Abstract

A series of polyelectrolyte-containing silica composite materials have been prepared by sol−gel processing. These optically transparent composites have been characterized by scanning electron microscopy and UV−visible spectrophotometry. These materials can be processed into monolithic disks and thin films. The thicknesses of spin-coated films of these materials on glass can be varied from 0.13 to 3.5 μm as determined by an optical interference method. These materials are ion exchangeable and less brittle than the parent silica glass due to the incorporation of the organic polyelectrolyte. These new composites retain the nanoscale porosity and optical transparency into the ultraviolet of the parent silica sol−gel glasses, making them attractive host matrixes for the immobilization of ionizable dye molecules and chemical reagents. An optical pH sensing platform (0.9 × 2.5 cm) based on the electrostatic immobilization of HPTS (8-hydroxy-1,3,6-pyrenetrisulfonic acid trisodium salt) in a PDMDAAC (poly(diallyldimethylammonium chloride))−silica composite film was fabricated and evaluated.

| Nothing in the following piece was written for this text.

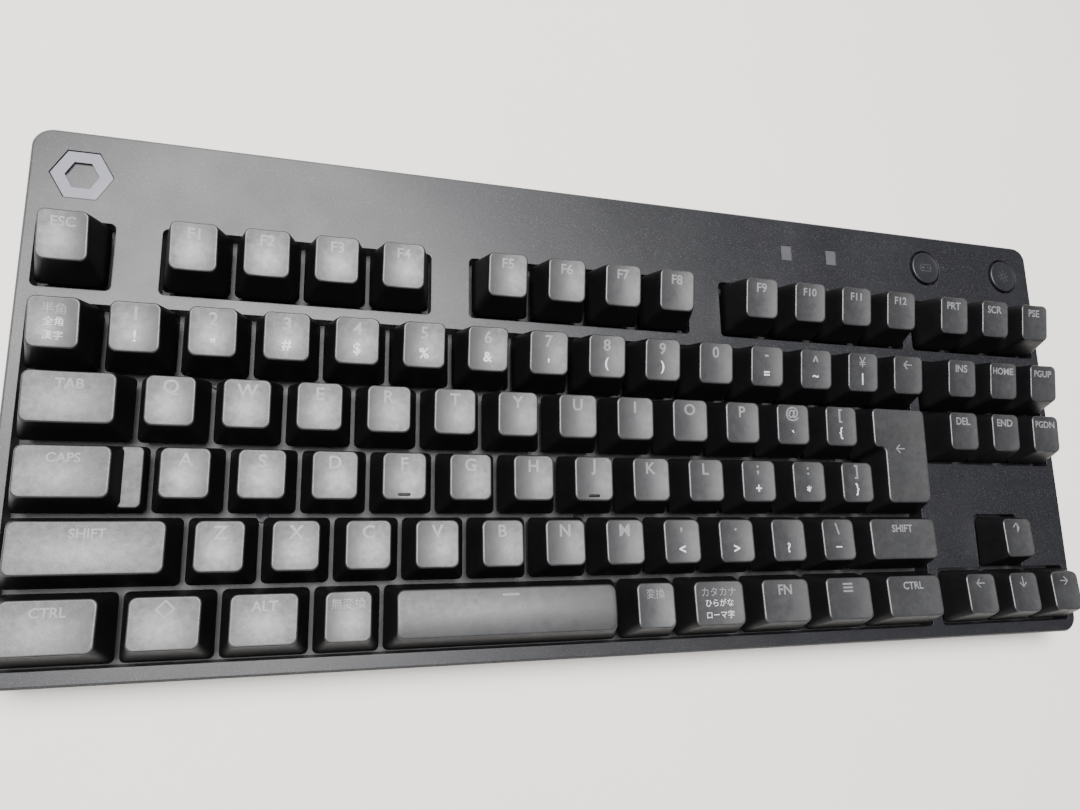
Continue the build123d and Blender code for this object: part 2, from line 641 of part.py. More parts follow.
with BuildPart() as bottom_case:
    with BuildSketch(Plane.XY.offset(PAD_HEIGHT)):
        RectangleRounded(WIDTH - 2 * SEAM_STEP, DEPTH - 2 * SEAM_STEP, CORNER_RADIUS - SEAM_STEP)
    extrude(amount=PARTING_HEIGHT - PAD_HEIGHT)
    chamfer(faces().sort_by(Axis.Z)[0].edges(), 1.2)
    with BuildSketch(Plane.XY.offset(FLOOR_TOP)):
        RectangleRounded(WIDTH - 2 * WALL, DEPTH - 2 * WALL, CORNER_RADIUS - WALL)
    extrude(amount=PARTING_HEIGHT, mode=Mode.SUBTRACT)
    # pockets for the folding feet
    with BuildSketch(Plane.XY.offset(PAD_HEIGHT + FLOOR / 2)):
        with Locations(*[(x, pocket_centre_y) for x in FOOT_X]):
            Rectangle(pocket_width + 2 * POCKET_WALL, pocket_length + 2 * POCKET_WALL)
    extrude(amount=POCKET_DEPTH + 1.2 - FLOOR / 2)
    with BuildSketch(Plane.XY.offset(PAD_HEIGHT)):
        with Locations(*[(x, pocket_centre_y) for x in FOOT_X]):
            Rectangle(pocket_width, pocket_length)
    extrude(amount=POCKET_DEPTH, mode=Mode.SUBTRACT)
    for x in FOOT_X:
        with BuildSketch(Plane.YZ.offset(x - pocket_width / 2 - 1.0)):
            with Locations((HINGE_Y, HINGE_Z)):
                Circle(HINGE_PIN / 2 + 0.02)
        extrude(amount=pocket_width + 2.0, mode=Mode.SUBTRACT)
    # seats for the rubber pads
    with BuildSketch(Plane.XY.offset(PAD_HEIGHT)):
        with Locations(*PADS):
            RectangleRounded(PAD_LENGTH, PAD_WIDTH, 2.0)
    extrude(amount=PAD_RECESS, mode=Mode.SUBTRACT)
    # posts that carry the switch plate
    for x, y in plate_screw_spots:
        length = (deck_point(x, y).Z - FLOOR_TOP + FLOOR / 2) / math.cos(tilt) - PLATE_DEPTH - PLATE
        with BuildSketch(deck.offset(-PLATE_DEPTH - PLATE)):
            with Locations((x, y)):
                Circle(PLATE_POST / 2)
        extrude(amount=-length)
        with BuildSketch(deck.offset(-PLATE_DEPTH - PLATE)):
            with Locations((x, y)):
                Circle(PLATE_SCREW / 2 + 0.03)
        extrude(amount=-PLATE_SCREW_LENGTH, mode=Mode.SUBTRACT)
    # holes for the case screws
    for x, y in case_screw_spots:
        spot = deck_point(x, y)
        with Locations(Plane(origin=(spot.X, spot.Y, PAD_HEIGHT), z_dir=(0, 0, -1))):
            CounterBoreHole(CASE_SCREW / 2 + 0.1, SCREW_HEAD / 2 + 0.2, 0.9, depth=FLOOR)
save(bottom_case.part, "bottom_case")

# ---------------------------------------------------------------------------
# Fasteners and pads
# ---------------------------------------------------------------------------
with BuildPart() as case_screws:
    for x, y in case_screw_spots:
        spot = deck_point(x, y)
        with BuildSketch(Plane.XY.offset(PAD_HEIGHT + 0.1)):
            with Locations((spot.X, spot.Y)):
                Circle(SCREW_HEAD / 2)
        extrude(amount=0.8)
        with BuildSketch(Plane.XY.offset(PAD_HEIGHT + 0.5)):
            with Locations((spot.X, spot.Y)):
                Circle(CASE_SCREW / 2)
        extrude(amount=9.0)
        with BuildSketch(Plane.XY.offset(PAD_HEIGHT + 0.1)):
            with Locations((spot.X, spot.Y)):
                Rectangle(2.6, 0.6)
                Rectangle(0.6, 2.6)
        extrude(amount=0.5, mode=Mode.SUBTRACT)
save(case_screws.part, "case_screws")

with BuildPart(deck) as plate_screws:
    with Locations(*[(x, y, -PLATE_DEPTH) for x, y in plate_screw_spots]):
        Cylinder(1.6, 1.1, align=(Align.CENTER, Align.CENTER, Align.MIN))
        Cylinder(
            PLATE_SCREW / 2,
            PLATE_SCREW_LENGTH - 0.5,
            align=(Align.CENTER, Align.CENTER, Align.MAX),
        )
save(plate_screws.part, "plate_screws")

with BuildPart() as rubber_pads:
    with BuildSketch():
        with Locations(*PADS):
            RectangleRounded(PAD_LENGTH - 0.1, PAD_WIDTH - 0.1, 1.9)
    extrude(amount=PAD_HEIGHT + PAD_RECESS)
save(rubber_pads.part, "rubber_pads")

# ---------------------------------------------------------------------------
# Electrical pieces on the circuit board
# ---------------------------------------------------------------------------
with BuildPart(deck) as usb_socket:
    with Locations((SOCKET_X, rear_y - RECESS_DEPTH, -BOARD_DEPTH)):
        Box(
            SOCKET_WIDTH,
            SOCKET_LENGTH,
            SOCKET_HEIGHT,
            align=(Align.CENTER, Align.MAX, Align.MIN),
        )
    with Locations((SOCKET_X, rear_y - RECESS_DEPTH, -BOARD_DEPTH + 0.4)):
        Box(
            SOCKET_WIDTH - 0.8,
            SOCKET_LENGTH - 1.0,
            SOCKET_HEIGHT - 0.8,
            align=(Align.CENTER, Align.MAX, Align.MIN),
            mode=Mode.SUBTRACT,
        )
    with Locations((SOCKET_X, rear_y - RECESS_DEPTH - 1.0, -BOARD_DEPTH + SOCKET_HEIGHT / 2)):
        Box(6.4, SOCKET_LENGTH - 1.6, 0.7, align=(Align.CENTER, Align.MAX, Align.CENTER))
save(usb_socket.part, "usb_socket")

with BuildPart(deck) as controller_chip:
    with Locations((4.5 * UNIT, 119.0, -BOARD_DEPTH)):
        Box(10.0, 10.0, 1.2, align=(Align.CENTER, Align.CENTER, Align.MIN))
save(controller_chip.part, "controller_chip")

with BuildPart(deck) as indicator_lamps:
    with Locations(*[(x, STRIP_Y, -BOARD_DEPTH) for x in WINDOW_X]):
        Box(3.0, 2.0, 1.2, align=(Align.CENTER, Align.CENTER, Align.MIN))
save(indicator_lamps.part, "indicator_lamps")

with BuildPart(deck) as indicator_windows:
    with Locations(*[(x, STRIP_Y, -0.1) for x in WINDOW_X]):
        Box(
            WINDOW_WIDTH - 0.1,
            WINDOW_LENGTH - 0.1,
            9.2,
            align=(Align.CENTER, Align.CENTER, Align.MAX),
        )
save(indicator_windows.part, "indicator_windows")

with BuildPart(deck) as emblem:
    with BuildSketch(deck.offset(-EMBLEM_SEAT)):
        with Locations((EMBLEM_X, STRIP_Y)):
            RegularPolygon(EMBLEM_RADIUS, 6)
            RegularPolygon(EMBLEM_RADIUS * 0.55, 6, mode=Mode.SUBTRACT)
    extrude(amount=EMBLEM_SEAT - 0.3)
save(emblem.part, "emblem")

with BuildPart(deck) as button_switches:
    with Locations(*[(x, STRIP_Y, -BOARD_DEPTH) for x in BUTTON_X]):
        Box(6.0, 6.0, 3.5, align=(Align.CENTER, Align.CENTER, Align.MIN))
    with Locations(*[(x, STRIP_Y, -BOARD_DEPTH + 1.5) for x in BUTTON_X]):
        Cylinder(1.9, 3.0, align=(Align.CENTER, Align.CENTER, Align.MIN), mode=Mode.SUBTRACT)
save(button_switches.part, "button_switches")

# ---------------------------------------------------------------------------
# Push buttons and folding feet
# ---------------------------------------------------------------------------
for name, x in zip(["button_game_mode", "button_light"], BUTTON_X):
    with BuildPart(deck) as button:
        with Locations((x, STRIP_Y, BUTTON_PROUD)):
            Cylinder(BUTTON / 2, 3.6, align=(Align.CENTER, Align.CENTER, Align.MAX))
        with Locations((x, STRIP_Y, -SKIN - 0.3)):
            Cylinder(BUTTON_HOLE / 2 + 0.8, 0.9, align=(Align.CENTER, Align.CENTER, Align.MAX))
        with Locations((x, STRIP_Y, -SKIN)):
            Cylinder(1.5, 6.4, align=(Align.CENTER, Align.CENTER, Align.MAX))
    save(button.part, name)

for name, x in zip(["foot_left", "foot_right"], FOOT_X):
    with BuildPart() as foot:
        with BuildSketch(Plane.YZ.offset(x - FOOT_WIDTH / 2)):
            with Locations((HINGE_Y, HINGE_Z)):
                Circle(1.9)
            with Locations((HINGE_Y, HINGE_Z - 1.9)):
                Rectangle(FOOT_LENGTH, 3.7, align=(Align.MIN, Align.MIN))
            with Locations((HINGE_Y, HINGE_Z)):
                Circle(HINGE_PIN / 2 + 0.05, mode=Mode.SUBTRACT)
        extrude(amount=FOOT_WIDTH)
        with BuildSketch(Plane.XY.offset(HINGE_Z - 1.9)):
            with Locations((x, HINGE_Y + 0.55 * FOOT_LENGTH)):
                RectangleRounded(FOOT_WIDTH - 10.0, 7.0, 1.5)
        extrude(amount=2.2, mode=Mode.SUBTRACT)
    save(foot.part, name)
    with BuildPart() as tip:
        with Locations((x, HINGE_Y + FOOT_LENGTH, HINGE_Z - 1.9)):
            Box(FOOT_WIDTH - 2.0, TIP, 3.7, align=(Align.CENTER, Align.MIN, Align.MIN))
    save(tip.part, f"{name}_tip")

with BuildPart() as foot_hinge_pins:
    for x in FOOT_X:
        with BuildSketch(Plane.YZ.offset(x - pocket_width / 2 - 0.95)):
            with Locations((HINGE_Y, HINGE_Z)):
                Circle(HINGE_PIN / 2)
        extrude(amount=pocket_width + 1.9)
save(foot_hinge_pins.part, "foot_hinge_pins")
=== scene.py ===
import json
import math

import bmesh
import bpy
from mathutils import Euler, Matrix, Vector


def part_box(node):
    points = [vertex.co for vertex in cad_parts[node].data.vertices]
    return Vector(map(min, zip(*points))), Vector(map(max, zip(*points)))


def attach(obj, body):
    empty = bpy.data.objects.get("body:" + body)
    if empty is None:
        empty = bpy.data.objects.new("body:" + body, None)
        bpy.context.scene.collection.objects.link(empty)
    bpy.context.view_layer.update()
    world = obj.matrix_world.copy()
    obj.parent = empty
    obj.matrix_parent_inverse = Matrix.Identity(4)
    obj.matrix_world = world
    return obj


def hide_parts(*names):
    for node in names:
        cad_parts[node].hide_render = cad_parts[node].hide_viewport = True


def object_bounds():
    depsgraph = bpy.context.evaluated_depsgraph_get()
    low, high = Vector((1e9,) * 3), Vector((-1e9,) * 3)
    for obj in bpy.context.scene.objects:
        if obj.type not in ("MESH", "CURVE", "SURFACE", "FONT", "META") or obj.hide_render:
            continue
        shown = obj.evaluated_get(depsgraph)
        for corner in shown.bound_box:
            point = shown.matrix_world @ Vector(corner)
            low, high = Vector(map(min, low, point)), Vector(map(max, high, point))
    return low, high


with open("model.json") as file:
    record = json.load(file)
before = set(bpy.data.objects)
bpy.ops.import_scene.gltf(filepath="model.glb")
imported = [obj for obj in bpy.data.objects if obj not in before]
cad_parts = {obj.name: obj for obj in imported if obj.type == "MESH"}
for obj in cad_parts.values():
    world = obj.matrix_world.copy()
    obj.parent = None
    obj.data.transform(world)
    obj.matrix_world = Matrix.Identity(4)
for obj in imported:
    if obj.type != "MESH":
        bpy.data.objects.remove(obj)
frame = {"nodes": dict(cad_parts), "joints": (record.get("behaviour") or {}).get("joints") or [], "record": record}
cad_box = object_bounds()
cad_low, cad_high = Vector(cad_box[0]), Vector(cad_box[1])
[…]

The results clearly demonstrate that this platform is easy to construct with high batch reproducibility and can be regenerated by simple solution ion exchange. The platform is usable in both the modes of absorption and fluorescence, making it versatile. Having a fast response time (ca. ∼2 s to more than 2 units of pH change), the platform is also highly resistant to dye leaching and storage degradation over a period of months.